# [PROBLEM TO SOLVE]
Reproduce exactly the opening lines of the listing, stopping after the line that contains "ring_groove_edge = 0.05" and including it.

# [COLLECTED MATERIAL]
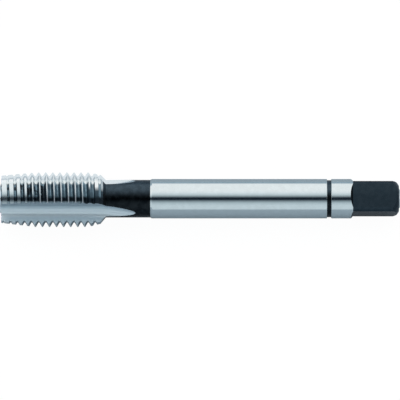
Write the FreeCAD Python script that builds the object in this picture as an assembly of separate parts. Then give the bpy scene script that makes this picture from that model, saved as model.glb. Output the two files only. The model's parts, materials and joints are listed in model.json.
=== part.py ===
import FreeCAD, Part
import math
import os

from FreeCAD import Vector

# Hand tap for a metric fine thread, ground from one bar of tool steel.
# Millimetres and degrees. The tap is shaped upright: its axis is Z, with the cutting tip at height 0
# and the drive square on top. Then it is laid down as it comes to rest on a bench. Angles about the
# axis are counted from the side that ends up underneath.

# Whole tap
overall_length = 70.8

# Front end: a low ground pad on the front face
front_pad_height = 0.22
front_pad_diameter = 5.2
front_pad_edge = 0.15

# Thread, M10 x 1.25, right hand
thread_diameter = 10.0
thread_pitch = 1.25
thread_flank_angle = 60.0
thread_depth_in_pitches = 0.6134
crest_flat_in_pitches = 0.125
underside_crest_height = 0.25
lead_length = 5.98
lead_front_diameter = 8.58
full_thread_height = 15.6
crest_taper_length = 2.2
crest_taper_diameter = 8.9
thread_back_angle = 50.0

# Flutes, cut by a grinding wheel that lifts out over the neck
flute_count = 3
flute_core_diameter = 4.4
flute_bottom_radius = 1.24
flute_heel_angle = 27.8
flute_straight_height = 15.8
flute_wheel_radius = 30.0

# Neck and shank
neck_diameter = 6.66
shank_start_height = 26.6
shank_chamfer_length = 0.3
shank_diameter = 6.97
shank_end_height = 62.45
ring_groove_to_shank_end = 4.21
ring_groove_width = 0.76
ring_groove_diameter = 6.56
ring_groove_edge = 0.05

# Drive square, its corners left as round as the shank
square_across_flats = 5.5
square_runout_angle = 60.0
square_turn = 12.05
square_chamfer_length = 1.1
square_chamfer_bulge = 0.1
square_end_diameter = 4.55
end_pad_height = 0.2
end_pad_diameter = 3.5
end_pad_edge = 0.2

# How far the cutters reach past the surfaces that they cut
cutter_overrun = 1.0

# Worked out from the sizes above
thread_radius = thread_diameter / 2
thread_root_radius = thread_radius - thread_depth_in_pitches * thread_pitch
shank_radius = shank_diameter / 2
flank_slope = math.tan(math.radians(thread_flank_angle / 2))
groove_overrun = thread_pitch / 25


def point(radius, height):
    """A point of the turned profile."""
    return Vector(radius, 0, height)


def bulged_edge(start, end, bulge):
    """An arc of the profile that stands out from its chord by the bulge."""
    chord = end - start
    outward = Vector(chord.z, 0, -chord.x).normalize()
    middle = (start + end) / 2 + outward * bulge
    return Part.Arc(start, middle, end).toShape()


def turned_blank():
    """The bar as it leaves the lathe and the cylindrical grinder, before thread, flutes and square."""
    front_face = front_pad_height
    crest_taper_end = full_thread_height + crest_taper_length
    crest_taper_radius = crest_taper_diameter / 2
    neck_radius = neck_diameter / 2
    back_length = (crest_taper_radius - neck_radius) / math.tan(math.radians(thread_back_angle))
    groove_middle = shank_end_height - ring_groove_to_shank_end
    groove_start = groove_middle - ring_groove_width / 2
    groove_end = groove_middle + ring_groove_width / 2
    groove_radius = ring_groove_diameter / 2
    end_face = overall_length - end_pad_height
    end_pad_radius = end_pad_diameter / 2
    below_chamfer = [
        point(0, 0),
        point(front_pad_diameter / 2 - front_pad_edge, 0),
        point(front_pad_diameter / 2, front_face),
        point(lead_front_diameter / 2, front_face),
        point(thread_radius, front_face + lead_length),
        point(thread_radius, full_thread_height),
        point(crest_taper_radius, crest_taper_end),
        point(neck_radius, crest_taper_end + back_length),
        point(neck_radius, shank_start_height),
        point(shank_radius, shank_start_height + shank_chamfer_length),
        point(shank_radius, groove_start - ring_groove_edge),
        point(shank_radius - ring_groove_edge, groove_start),
        point(groove_radius, groove_start),
        point(groove_radius, groove_end),
        point(shank_radius - ring_groove_edge, groove_end),
        point(shank_radius, groove_end + ring_groove_edge),
        point(shank_radius, end_face - square_chamfer_length),
    ]
    above_chamfer = [
        point(square_end_diameter / 2, end_face),
        point(end_pad_radius, end_face),
        point(end_pad_radius - end_pad_edge, overall_length),
        point(0, overall_length),
        point(0, 0),
    ]
    edges = Part.makePolygon(below_chamfer).Edges
    edges.append(bulged_edge(below_chamfer[-1], above_chamfer[0], square_chamfer_bulge))
    edges += Part.makePolygon(above_chamfer).Edges
    return Part.Face(Part.Wire(edges)).revolve(Vector(0, 0, 0), Vector(0, 0, 1), 360)


def thread_grooves():
    """The right-hand V-groove between the crests, as one short helical cut for each crossing of a land."""
    outer_radius = thread_radius + groove_overrun
    half_at_crest = thread_pitch * (1 - crest_flat_in_pitches) / 2
    half_at_root = half_at_crest - (thread_radius - thread_root_radius) * flank_slope
    half_outside = half_at_crest + groove_overrun * flank_slope
    section = Part.makePolygon(
        [
            point(thread_root_radius, -half_at_root),
            point(outer_radius, -half_outside),
            point(outer_radius, half_outside),
            point(thread_root_radius, half_at_root),
            point(thread_root_radius, -half_at_root),
        ]
    )
    edge_angle, heel_angle = crest_corner_angles()
    flute_step = 360 / flute_count
    start_angle = (edge_angle + heel_angle) / 4
    sweep_angle = flute_step - 2 * start_angle
    helix = Part.makeHelix(thread_pitch, thread_pitch * sweep_angle / 360, thread_radius)
    crossing = Part.Wire(helix).makePipeShell([section], True, True)
    first_height = underside_crest_height - thread_pitch / 2 - thread_pitch
    last_height = full_thread_height + crest_taper_length + thread_pitch
    crossings = math.ceil((last_height - first_height) / thread_pitch) * flute_count
    grooves = []
    for index in range(crossings):
        angle = start_angle + index * flute_step
        groove = around_axis(crossing, angle)
        groove.translate(Vector(0, 0, first_height + thread_pitch * angle / 360))
        grooves.append(groove)
    return grooves


def flute_section():
    """Section of one flute: u points out of its deepest line, v to its heel, which trails the cut."""
    bottom_centre = flute_core_diameter / 2 + flute_bottom_radius
    heel = math.radians(flute_heel_angle)
    heel_start_u = bottom_centre - flute_bottom_radius * math.cos(heel)
    heel_start_v = flute_bottom_radius * math.sin(heel)
    heel_end_u = heel_start_u + thread_radius * math.sin(heel)
    heel_end_v = heel_start_v + thread_radius * math.cos(heel)
    outside = max(thread_radius, heel_end_u) + cutter_overrun

    def spot(u, v):
        return Vector(u, -v, 0)

    rake_start = spot(bottom_centre, -flute_bottom_radius)
    heel_start = spot(heel_start_u, heel_start_v)
    bottom = Part.Arc(rake_start, spot(bottom_centre - flute_bottom_radius, 0), heel_start)
    walls = [
        spot(heel_end_u, heel_end_v),
        spot(outside, heel_end_v),
        spot(outside, -flute_bottom_radius),
    ]
    edges = [bottom.toShape()]
    corners = [heel_start] + walls + [rake_start]
    for first, second in zip(corners, corners[1:]):
        edges.append(Part.makeLine(first, second))
    return Part.Face(Part.Wire(edges))


def crest_corner_angles():
    """Angles of a flute's cutting edge and heel at the crest, from its deepest line."""
    edge = math.degrees(math.asin(flute_bottom_radius / thread_radius))
    bottom_centre = flute_core_diameter / 2 + flute_bottom_radius
    offset = bottom_centre * math.cos(math.radians(flute_heel_angle)) - flute_bottom_radius
    heel = 90 - flute_heel_angle - math.degrees(math.asin(offset / thread_radius))
    return edge, heel


def flute():
    """One flute: straight along the thread, then lifting out on the wheel's radius."""
    section = flute_section()
    straight = section.extrude(Vector(0, 0, flute_straight_height + cutter_overrun))
    straight.translate(Vector(0, 0, -cutter_overrun))
    wheel_centre = Vector(flute_core_diameter / 2 + flute_wheel_radius, 0, flute_straight_height)
    section.translate(Vector(0, 0, flute_straight_height))
    lift = thread_radius + cutter_overrun - flute_core_diameter / 2
    lift_angle = math.degrees(math.acos(1 - lift / flute_wheel_radius))
    runout = section.revolve(wheel_centre, Vector(0, 1, 0), lift_angle)
    return straight.fuse(runout).removeSplitter()


def square_cut():
    """What one flat of the drive square takes away, with its sloped run-out at the shank."""
    flat = square_across_flats / 2
    depth = shank_radius + cutter_overrun - flat
    slope = depth / math.tan(math.radians(square_runout_angle))
    top = overall_length + cutter_overrun
    half_width = shank_radius + cutter_overrun
    side = Part.makePolygon(
        [
            point(flat, shank_end_height),
            point(flat + depth, shank_end_height - slope),
            point(flat + depth, top),
            point(flat, top),
            point(flat, shank_end_height),
        ]
    )
    cut = Part.Face(side).extrude(Vector(0, 2 * half_width, 0))
    cut.translate(Vector(0, -half_width, 0))
    return cut


def around_axis(shape, angle):
    turned = shape.copy()
    turned.rotate(Vector(0, 0, 0), Vector(0, 0, 1), angle)
    return turned


def upright_tap():
    """The finished tap with one flute's opening centred over the underside."""
    edge_angle, heel_angle = crest_corner_angles()
    opening_turn = (heel_angle - edge_angle) / 2
    tap = turned_blank()
    for index in range(flute_count):
        tap = tap.cut(around_axis(flute(), opening_turn + index * 360 / flute_count))
    tap = tap.cut(thread_grooves())
    for index in range(4):
        tap = tap.cut(around_axis(square_cut(), square_turn + index * 90))
    return tap


def laid_down(tap):
    """Rests on the two crest corners beside the lower flute and on the shank's end edge."""
    edge_angle, heel_angle = crest_corner_angles()
    half_opening = math.radians((edge_angle + heel_angle) / 2)
    crest_drop = thread_radius * math.cos(half_opening)
    pitch = math.degrees(math.atan2(crest_drop - shank_radius, shank_end_height - full_thread_height))
    tap.rotate(Vector(0, 0, 0), Vector(0, 1, 0), 90 + pitch)
    box = tap.optimalBoundingBox()
    tap.translate(Vector(-box.Center.x, -box.Center.y, -box.ZMin))
    return tap


thread_tap = laid_down(upright_tap())

os.makedirs("parts", exist_ok=True)
thread_tap.exportStep("parts/thread_tap.step")
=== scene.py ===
import json
import math

import bmesh
import bpy
from mathutils import Matrix, Vector


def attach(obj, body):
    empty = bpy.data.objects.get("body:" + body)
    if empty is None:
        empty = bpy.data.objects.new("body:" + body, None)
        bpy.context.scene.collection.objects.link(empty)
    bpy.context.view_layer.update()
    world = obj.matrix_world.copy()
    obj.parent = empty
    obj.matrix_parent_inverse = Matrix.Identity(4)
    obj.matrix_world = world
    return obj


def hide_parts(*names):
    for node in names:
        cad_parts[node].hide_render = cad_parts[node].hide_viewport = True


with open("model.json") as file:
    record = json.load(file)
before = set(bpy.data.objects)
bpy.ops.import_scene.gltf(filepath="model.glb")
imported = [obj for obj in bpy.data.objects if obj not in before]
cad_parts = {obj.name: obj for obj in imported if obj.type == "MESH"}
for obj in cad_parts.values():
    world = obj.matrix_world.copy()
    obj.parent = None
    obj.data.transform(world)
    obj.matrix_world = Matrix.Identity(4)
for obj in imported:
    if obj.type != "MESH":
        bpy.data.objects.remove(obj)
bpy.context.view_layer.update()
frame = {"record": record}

# The tap, in millimetres and degrees, upright with its tip at height 0. Angles about the axis are counted
# from the side that ends up underneath. The sizes are those of the solid that this piece stands for.
overall_length = 70.8
front_pad_height = 0.22
front_pad_diameter = 5.2
front_pad_edge = 0.15

thread_diameter = 10.0
thread_pitch = 1.25
thread_flank_angle = 60.0
thread_depth_in_pitches = 0.6134
crest_flat_in_pitches = 0.125
underside_crest_height = 0.25
lead_length = 5.98
lead_front_diameter = 8.58
full_thread_height = 15.6
crest_taper_length = 2.2
crest_taper_diameter = 8.9
thread_back_angle = 50.0

flute_count = 3
flute_core_diameter = 4.4
flute_bottom_radius = 1.24
flute_heel_angle = 27.8
flute_straight_height = 15.8
flute_wheel_radius = 30.0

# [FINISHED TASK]
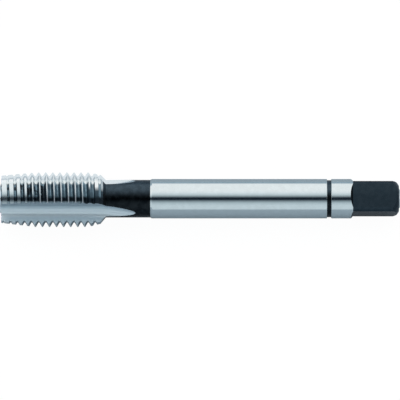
Write the FreeCAD Python script that builds the object in this picture as an assembly of separate parts. Then give the bpy scene script that makes this picture from that model, saved as model.glb. Output the two files only. The model's parts, materials and joints are listed in model.json.
=== part.py ===
import FreeCAD, Part
import math
import os

from FreeCAD import Vector

# Hand tap for a metric fine thread, ground from one bar of tool steel.
# Millimetres and degrees. The tap is shaped upright: its axis is Z, with the cutting tip at height 0
# and the drive square on top. Then it is laid down as it comes to rest on a bench. Angles about the
# axis are counted from the side that ends up underneath.

# Whole tap
overall_length = 70.8

# Front end: a low ground pad on the front face
front_pad_height = 0.22
front_pad_diameter = 5.2
front_pad_edge = 0.15

# Thread, M10 x 1.25, right hand
thread_diameter = 10.0
thread_pitch = 1.25
thread_flank_angle = 60.0
thread_depth_in_pitches = 0.6134
crest_flat_in_pitches = 0.125
underside_crest_height = 0.25
lead_length = 5.98
lead_front_diameter = 8.58
full_thread_height = 15.6
crest_taper_length = 2.2
crest_taper_diameter = 8.9
thread_back_angle = 50.0

# Flutes, cut by a grinding wheel that lifts out over the neck
flute_count = 3
flute_core_diameter = 4.4
flute_bottom_radius = 1.24
flute_heel_angle = 27.8
flute_straight_height = 15.8
flute_wheel_radius = 30.0

# Neck and shank
neck_diameter = 6.66
shank_start_height = 26.6
shank_chamfer_length = 0.3
shank_diameter = 6.97
shank_end_height = 62.45
ring_groove_to_shank_end = 4.21
ring_groove_width = 0.76
ring_groove_diameter = 6.56
ring_groove_edge = 0.05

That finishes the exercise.